What is being asked
Go from the first line to the line with "one socket down." and return those lines verbatim, ends included.

Dataset excerpt
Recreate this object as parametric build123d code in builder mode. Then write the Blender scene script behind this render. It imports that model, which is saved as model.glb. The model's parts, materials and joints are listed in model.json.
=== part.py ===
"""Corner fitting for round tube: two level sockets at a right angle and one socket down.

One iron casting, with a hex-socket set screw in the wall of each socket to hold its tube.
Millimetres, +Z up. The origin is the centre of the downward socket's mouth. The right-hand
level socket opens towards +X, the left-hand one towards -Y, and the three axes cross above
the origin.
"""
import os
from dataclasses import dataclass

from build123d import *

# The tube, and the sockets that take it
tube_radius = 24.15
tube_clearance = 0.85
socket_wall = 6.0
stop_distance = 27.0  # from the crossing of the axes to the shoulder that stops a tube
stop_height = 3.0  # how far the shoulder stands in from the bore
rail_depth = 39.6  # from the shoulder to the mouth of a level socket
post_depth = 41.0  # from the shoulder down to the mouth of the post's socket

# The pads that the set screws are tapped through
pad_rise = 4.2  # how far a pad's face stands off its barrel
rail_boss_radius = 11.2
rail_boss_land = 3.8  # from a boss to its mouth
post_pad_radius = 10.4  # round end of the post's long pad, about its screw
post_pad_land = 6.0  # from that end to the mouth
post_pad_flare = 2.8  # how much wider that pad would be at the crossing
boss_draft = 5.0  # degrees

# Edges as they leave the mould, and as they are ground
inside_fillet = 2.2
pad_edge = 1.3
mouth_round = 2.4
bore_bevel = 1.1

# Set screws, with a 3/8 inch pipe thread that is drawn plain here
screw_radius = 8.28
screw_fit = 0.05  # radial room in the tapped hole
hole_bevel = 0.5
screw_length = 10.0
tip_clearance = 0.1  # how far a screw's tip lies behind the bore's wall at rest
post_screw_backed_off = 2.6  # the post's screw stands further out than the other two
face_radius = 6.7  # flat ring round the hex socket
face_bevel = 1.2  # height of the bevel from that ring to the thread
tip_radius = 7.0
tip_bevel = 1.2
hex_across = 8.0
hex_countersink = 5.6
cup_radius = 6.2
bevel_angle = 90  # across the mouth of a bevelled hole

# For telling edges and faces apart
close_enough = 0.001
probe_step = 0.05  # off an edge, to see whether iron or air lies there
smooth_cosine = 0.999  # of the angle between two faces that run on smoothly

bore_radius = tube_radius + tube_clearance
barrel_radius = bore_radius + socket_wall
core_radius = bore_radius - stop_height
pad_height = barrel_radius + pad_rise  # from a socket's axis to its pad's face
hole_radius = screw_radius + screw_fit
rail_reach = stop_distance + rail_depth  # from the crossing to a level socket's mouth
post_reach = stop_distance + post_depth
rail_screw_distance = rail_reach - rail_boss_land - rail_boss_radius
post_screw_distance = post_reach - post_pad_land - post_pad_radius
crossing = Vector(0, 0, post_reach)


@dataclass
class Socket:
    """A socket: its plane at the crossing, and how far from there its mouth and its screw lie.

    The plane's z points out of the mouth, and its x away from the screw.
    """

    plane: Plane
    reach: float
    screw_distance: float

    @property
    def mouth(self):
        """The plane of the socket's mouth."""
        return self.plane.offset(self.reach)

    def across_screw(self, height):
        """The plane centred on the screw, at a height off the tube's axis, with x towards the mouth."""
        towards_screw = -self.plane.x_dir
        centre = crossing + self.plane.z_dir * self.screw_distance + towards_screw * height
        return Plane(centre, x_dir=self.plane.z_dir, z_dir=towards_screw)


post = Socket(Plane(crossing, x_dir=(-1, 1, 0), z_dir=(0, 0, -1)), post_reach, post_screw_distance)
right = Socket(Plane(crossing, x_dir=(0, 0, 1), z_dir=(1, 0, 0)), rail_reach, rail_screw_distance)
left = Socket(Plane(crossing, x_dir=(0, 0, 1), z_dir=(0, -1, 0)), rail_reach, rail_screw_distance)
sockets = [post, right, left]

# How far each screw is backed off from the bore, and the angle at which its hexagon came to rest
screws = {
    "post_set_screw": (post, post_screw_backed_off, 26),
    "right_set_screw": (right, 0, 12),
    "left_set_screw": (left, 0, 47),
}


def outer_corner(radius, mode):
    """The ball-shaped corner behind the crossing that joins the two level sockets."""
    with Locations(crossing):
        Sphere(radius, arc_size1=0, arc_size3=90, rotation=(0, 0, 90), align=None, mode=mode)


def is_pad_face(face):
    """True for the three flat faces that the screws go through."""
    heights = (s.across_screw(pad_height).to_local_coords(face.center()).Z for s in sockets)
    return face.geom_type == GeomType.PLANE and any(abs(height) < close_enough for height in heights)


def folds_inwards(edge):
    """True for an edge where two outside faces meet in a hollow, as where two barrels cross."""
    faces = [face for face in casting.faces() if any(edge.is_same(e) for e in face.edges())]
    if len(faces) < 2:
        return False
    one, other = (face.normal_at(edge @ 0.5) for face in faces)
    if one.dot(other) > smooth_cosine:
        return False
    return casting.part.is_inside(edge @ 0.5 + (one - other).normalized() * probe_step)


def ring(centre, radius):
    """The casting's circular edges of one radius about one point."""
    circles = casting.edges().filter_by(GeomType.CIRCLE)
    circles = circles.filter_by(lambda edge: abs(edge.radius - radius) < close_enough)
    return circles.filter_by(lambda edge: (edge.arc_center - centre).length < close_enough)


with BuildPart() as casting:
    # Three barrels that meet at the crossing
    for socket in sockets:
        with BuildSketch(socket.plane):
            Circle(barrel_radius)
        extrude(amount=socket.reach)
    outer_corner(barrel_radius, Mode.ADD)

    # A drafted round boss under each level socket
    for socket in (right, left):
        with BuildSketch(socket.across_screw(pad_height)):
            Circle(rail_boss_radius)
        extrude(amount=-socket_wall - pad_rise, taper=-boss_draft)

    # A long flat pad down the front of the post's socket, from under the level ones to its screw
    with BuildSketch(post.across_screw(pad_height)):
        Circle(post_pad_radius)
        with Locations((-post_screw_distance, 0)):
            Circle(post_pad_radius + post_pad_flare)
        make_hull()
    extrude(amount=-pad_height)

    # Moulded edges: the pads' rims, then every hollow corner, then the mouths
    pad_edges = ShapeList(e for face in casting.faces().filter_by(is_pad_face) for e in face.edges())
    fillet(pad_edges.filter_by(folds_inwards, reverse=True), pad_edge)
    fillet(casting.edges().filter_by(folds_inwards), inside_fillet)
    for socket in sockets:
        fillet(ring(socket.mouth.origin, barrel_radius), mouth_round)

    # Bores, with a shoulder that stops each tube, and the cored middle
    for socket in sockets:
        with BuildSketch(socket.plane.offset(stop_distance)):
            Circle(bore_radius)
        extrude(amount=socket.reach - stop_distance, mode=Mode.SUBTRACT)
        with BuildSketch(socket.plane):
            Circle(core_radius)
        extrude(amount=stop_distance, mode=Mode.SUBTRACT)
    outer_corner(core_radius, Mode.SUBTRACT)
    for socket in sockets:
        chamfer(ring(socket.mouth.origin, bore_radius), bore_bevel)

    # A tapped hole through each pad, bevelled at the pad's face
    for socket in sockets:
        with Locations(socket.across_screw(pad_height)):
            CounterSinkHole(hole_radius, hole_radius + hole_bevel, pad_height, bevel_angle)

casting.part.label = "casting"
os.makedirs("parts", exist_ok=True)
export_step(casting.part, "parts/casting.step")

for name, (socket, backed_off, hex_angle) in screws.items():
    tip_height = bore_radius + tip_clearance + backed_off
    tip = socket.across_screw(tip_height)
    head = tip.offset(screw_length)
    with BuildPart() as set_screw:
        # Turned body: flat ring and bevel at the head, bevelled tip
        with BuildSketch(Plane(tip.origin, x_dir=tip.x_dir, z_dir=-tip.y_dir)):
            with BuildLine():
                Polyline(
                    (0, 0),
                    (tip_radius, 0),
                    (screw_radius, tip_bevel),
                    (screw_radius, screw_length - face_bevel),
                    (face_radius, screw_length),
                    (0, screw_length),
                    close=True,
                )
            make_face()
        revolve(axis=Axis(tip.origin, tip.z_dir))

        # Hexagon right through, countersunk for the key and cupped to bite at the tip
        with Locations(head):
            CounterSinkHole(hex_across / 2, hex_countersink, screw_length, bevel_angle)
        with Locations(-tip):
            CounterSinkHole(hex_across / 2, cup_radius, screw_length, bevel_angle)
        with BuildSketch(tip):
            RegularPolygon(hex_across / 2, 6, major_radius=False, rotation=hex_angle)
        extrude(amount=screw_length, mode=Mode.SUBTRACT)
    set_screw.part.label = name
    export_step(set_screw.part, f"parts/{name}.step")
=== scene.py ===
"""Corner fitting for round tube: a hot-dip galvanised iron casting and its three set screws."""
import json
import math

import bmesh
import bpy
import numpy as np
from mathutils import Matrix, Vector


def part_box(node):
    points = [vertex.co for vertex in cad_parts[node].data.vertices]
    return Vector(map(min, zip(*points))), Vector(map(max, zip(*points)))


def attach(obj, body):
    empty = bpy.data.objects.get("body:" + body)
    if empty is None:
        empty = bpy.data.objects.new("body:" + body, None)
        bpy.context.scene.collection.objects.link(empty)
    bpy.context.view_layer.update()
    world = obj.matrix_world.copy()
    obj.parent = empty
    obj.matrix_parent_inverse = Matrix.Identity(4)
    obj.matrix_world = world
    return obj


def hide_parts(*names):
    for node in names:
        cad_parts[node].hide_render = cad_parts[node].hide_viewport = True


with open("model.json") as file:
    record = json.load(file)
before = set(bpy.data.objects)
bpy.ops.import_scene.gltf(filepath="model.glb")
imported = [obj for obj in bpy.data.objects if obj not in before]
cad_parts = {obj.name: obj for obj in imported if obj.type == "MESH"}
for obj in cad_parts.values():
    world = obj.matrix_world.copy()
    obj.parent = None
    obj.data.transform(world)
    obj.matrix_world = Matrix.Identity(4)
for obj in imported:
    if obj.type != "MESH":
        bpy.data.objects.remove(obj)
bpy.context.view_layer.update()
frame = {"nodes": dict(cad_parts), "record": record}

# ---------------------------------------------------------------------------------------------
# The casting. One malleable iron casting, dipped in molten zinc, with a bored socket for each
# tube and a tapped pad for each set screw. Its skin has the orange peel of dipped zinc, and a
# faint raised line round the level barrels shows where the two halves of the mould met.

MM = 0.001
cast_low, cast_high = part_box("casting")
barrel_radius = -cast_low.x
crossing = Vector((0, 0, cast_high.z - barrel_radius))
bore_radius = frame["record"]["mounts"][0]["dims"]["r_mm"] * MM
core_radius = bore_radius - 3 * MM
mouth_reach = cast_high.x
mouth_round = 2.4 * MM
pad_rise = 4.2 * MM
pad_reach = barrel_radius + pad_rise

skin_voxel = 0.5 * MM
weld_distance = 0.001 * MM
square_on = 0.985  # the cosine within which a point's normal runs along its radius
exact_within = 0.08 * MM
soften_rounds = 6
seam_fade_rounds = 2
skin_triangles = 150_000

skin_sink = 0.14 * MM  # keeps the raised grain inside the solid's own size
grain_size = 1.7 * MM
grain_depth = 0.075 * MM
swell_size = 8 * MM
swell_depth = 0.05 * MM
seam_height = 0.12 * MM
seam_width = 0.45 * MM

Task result
Recreate this object as parametric build123d code in builder mode. Then write the Blender scene script behind this render. It imports that model, which is saved as model.glb. The model's parts, materials and joints are listed in model.json.
=== part.py ===
"""Corner fitting for round tube: two level sockets at a right angle and one socket down.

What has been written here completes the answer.